Because there is no immediate context switch, does this leave the currently
running task executing with the reset hardware state until it is eventually
scheduled out?
Should this explicitly call __switch_to_srmcfg(current) to eagerly restore
the hardware state?
> + }
> + return NOTIFY_OK;
> +}
[ ... ]
> +static int __init riscv_srmcfg_init(void)
> +{
> + int err;
> +
> + if (!riscv_has_extension_unlikely(RISCV_ISA_EXT_SSQOSID))
> + return 0;
> +
> + /*
> + * cpuhp_setup_state() invokes the startup callback locally on every
> + * already-online CPU, so no separate seed loop is needed here.
> + */
> + err = cpuhp_setup_state(CPUHP_AP_ONLINE_DYN, "riscv/srmcfg:online",
> + riscv_srmcfg_reset_cache, riscv_srmcfg_reset_cache);
[Severity: Medium]
Is it possible the teardown callback's cache invalidation gets prematurely
overwritten by the idle task context switch?

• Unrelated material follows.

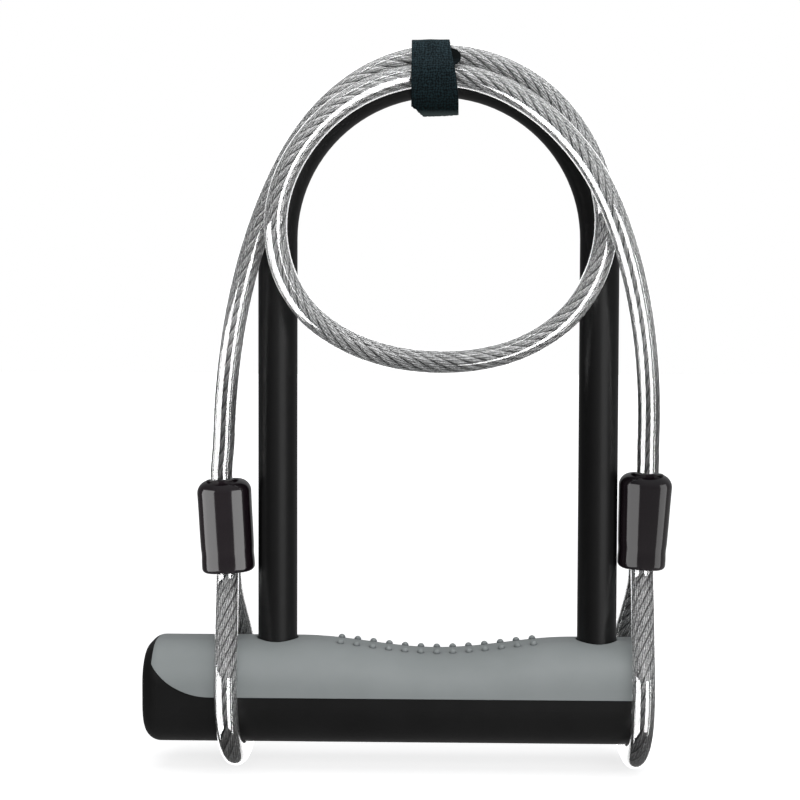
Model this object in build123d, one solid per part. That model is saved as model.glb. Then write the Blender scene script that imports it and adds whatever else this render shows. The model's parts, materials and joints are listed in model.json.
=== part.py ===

The teardown callback runs at CPUHP_AP_ONLINE_DYN during CPU offline, which
sets the cache to U32_MAX. However, after this callback finishes, the dying
CPU must still context switch to the idle task to halt.
Will this context switch trigger __switch_to_srmcfg(idle_task), overwriting
the U32_MAX sentinel before the CPU powers off?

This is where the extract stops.